In 1969, citing increasing operational deficits, and the inability of the parish to fund its own school, the Archdiocese of St. Louis took over Immaculate Conception's grade school and merged it with four others, forming Compton Heights Catholic School at the former Immaculate Conception grade school. In 1972, priests of the Order of Saint Augustine took charge of both Immaculate Conception and neighboring St. Henry church, founding a novitiate at Immaculate Conception. The future Leo XIV, then known as Robert Prevost, spent his first year as an Augustinian at the parish, playing basketball with schoolchildren at the newly-formed Compton Heights Catholic School in 1977. That same year, St. Henry and Immaculate Conception were merged into one parish. In 1979, Compton Heights Catholic School was closed and merged into neighboring Notre Dame School. St. Henry's was purchased by Grace Chapel Ministries in 1986 and sustained major fire damage in 1996 leading to its demolition. The Augustinians returned administration of the church to the Archdiocese and moved to Racine, Wisconsin.

=== Sale and alternate use ===
The parish school building was turned into apartments in 1985, and has been praised as an example of Adaptive reuse.
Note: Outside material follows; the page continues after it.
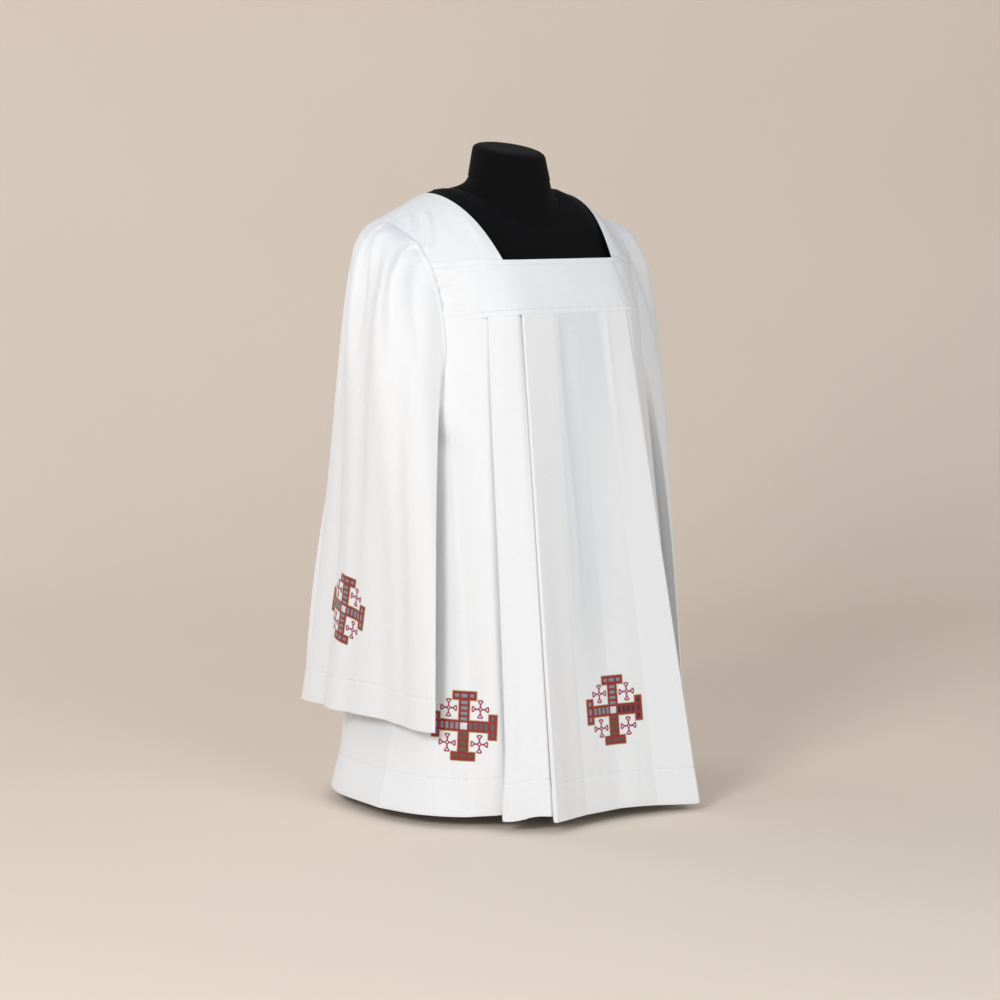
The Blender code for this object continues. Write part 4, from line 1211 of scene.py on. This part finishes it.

In 2005, due to a declining parish population and needed facilities repairs, the parish was closed and merged into neighboring St. Margaret Church. Following its closure, it was sold to the Compton Heights Concert Band, who then sold the property to local restaurant owners in 2022. The church and its other associated properties were listed on the National Register of Historic Places in 2008. In 2025 the property was up for sale for $1.8 million.